→ REQUEST: Read the data and repeat it in full, exactly.

→ DATA PROVIDED:
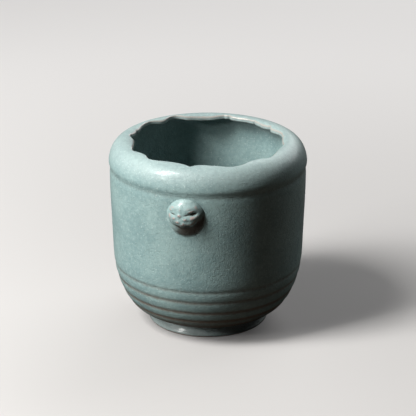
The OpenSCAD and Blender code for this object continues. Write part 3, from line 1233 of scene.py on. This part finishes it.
# %% The lights
AIM = Vector((0, 0, 0.06))         # the middle of the pot
WARM = (1.0, 0.985, 0.96)
ROOM = 0.008                       # strength of the light from all round


def soft_light(name, round_deg, up_deg, distance, size, power, colour, mirrored=True):
    """An area light, placed by its direction from the pot as the camera sees it."""
    data = bpy.data.lights.new(name, "AREA")
    data.shape = "RECTANGLE"
    data.size, data.size_y = size
    data.energy = power
    data.color = colour
    light = bpy.data.objects.new(name, data)
    bpy.context.scene.collection.objects.link(light)
    a = CAMERA_ROUND + math.radians(round_deg)
    up = math.radians(up_deg)
    direction = Vector((math.sin(a) * math.cos(up), -math.cos(a) * math.cos(up), math.sin(up)))
    light.location = AIM + direction * distance
    light.rotation_euler = direction.to_track_quat("Z", "Y").to_euler()
    light.visible_camera = False
    light.visible_glossy = mirrored
    return light


soft_light("window", -64, 48, 1.1, (0.30, 0.55), 15.3, WARM)
soft_light("low_fill", -74, 14, 1.1, (0.4, 0.35), 3.8, WARM, mirrored=False)
soft_light("glint", -54, 25, 1.1, (0.15, 0.15), 1.5, (1.0, 0.99, 0.97))
soft_light("backdrop", 145, 32, 1.6, (1.6, 0.9), 11.0, (1.0, 1.0, 1.0))

world = bpy.data.worlds.new("room")
bpy.context.scene.world = world
world.use_nodes = True
world.node_tree.nodes["Background"].inputs["Color"].default_value = (0.9, 0.95, 1.0, 1)
world.node_tree.nodes["Background"].inputs["Strength"].default_value = ROOM
bpy.context.scene.view_settings.view_transform = "Standard"
print("lights:", ", ".join(light.name for light in bpy.data.lights))

# %% [markdown]
# ## Hand the pieces over
# Each finished piece rides on the pot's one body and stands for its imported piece.

# %% Attach every piece
for piece, node, slot in (
        (wall, "body_wall", "celadon_glaze"),
        (collar, "rolled_collar", "celadon_glaze"),
        (floor_piece, "floor_disc", "celadon_glaze"),
        (foot, "foot_ring", "foot_glaze"),
        (front_mask, "front_mask", "mask_glaze"),
        (rear_mask, "rear_mask", "mask_glaze")):
    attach(piece, "root")
    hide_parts(node)
    print(piece.name, "takes the place of", node)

→ RESPONSE TO THIS EXERCISE:
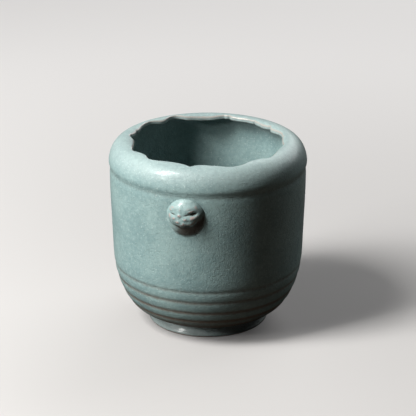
The OpenSCAD and Blender code for this object continues. Write part 3, from line 1233 of scene.py on. This part finishes it.
# %% The lights
AIM = Vector((0, 0, 0.06))         # the middle of the pot
WARM = (1.0, 0.985, 0.96)
ROOM = 0.008                       # strength of the light from all round


def soft_light(name, round_deg, up_deg, distance, size, power, colour, mirrored=True):
    """An area light, placed by its direction from the pot as the camera sees it."""
    data = bpy.data.lights.new(name, "AREA")
    data.shape = "RECTANGLE"
    data.size, data.size_y = size
    data.energy = power
    data.color = colour
    light = bpy.data.objects.new(name, data)
    bpy.context.scene.collection.objects.link(light)
    a = CAMERA_ROUND + math.radians(round_deg)
    up = math.radians(up_deg)
    direction = Vector((math.sin(a) * math.cos(up), -math.cos(a) * math.cos(up), math.sin(up)))
    light.location = AIM + direction * distance
    light.rotation_euler = direction.to_track_quat("Z", "Y").to_euler()
    light.visible_camera = False
    light.visible_glossy = mirrored
    return light


soft_light("window", -64, 48, 1.1, (0.30, 0.55), 15.3, WARM)
soft_light("low_fill", -74, 14, 1.1, (0.4, 0.35), 3.8, WARM, mirrored=False)
soft_light("glint", -54, 25, 1.1, (0.15, 0.15), 1.5, (1.0, 0.99, 0.97))
soft_light("backdrop", 145, 32, 1.6, (1.6, 0.9), 11.0, (1.0, 1.0, 1.0))

world = bpy.data.worlds.new("room")
bpy.context.scene.world = world
world.use_nodes = True
world.node_tree.nodes["Background"].inputs["Color"].default_value = (0.9, 0.95, 1.0, 1)
world.node_tree.nodes["Background"].inputs["Strength"].default_value = ROOM
bpy.context.scene.view_settings.view_transform = "Standard"
print("lights:", ", ".join(light.name for light in bpy.data.lights))

# %% [markdown]
# ## Hand the pieces over
# Each finished piece rides on the pot's one body and stands for its imported piece.

# %% Attach every piece
for piece, node, slot in (
        (wall, "body_wall", "celadon_glaze"),
        (collar, "rolled_collar", "celadon_glaze"),
        (floor_piece, "floor_disc", "celadon_glaze"),
        (foot, "foot_ring", "foot_glaze"),
        (front_mask, "front_mask", "mask_glaze"),
        (rear_mask, "rear_mask", "mask_glaze")):
    attach(piece, "root")
    hide_parts(node)
    print(piece.name, "takes the place of", node)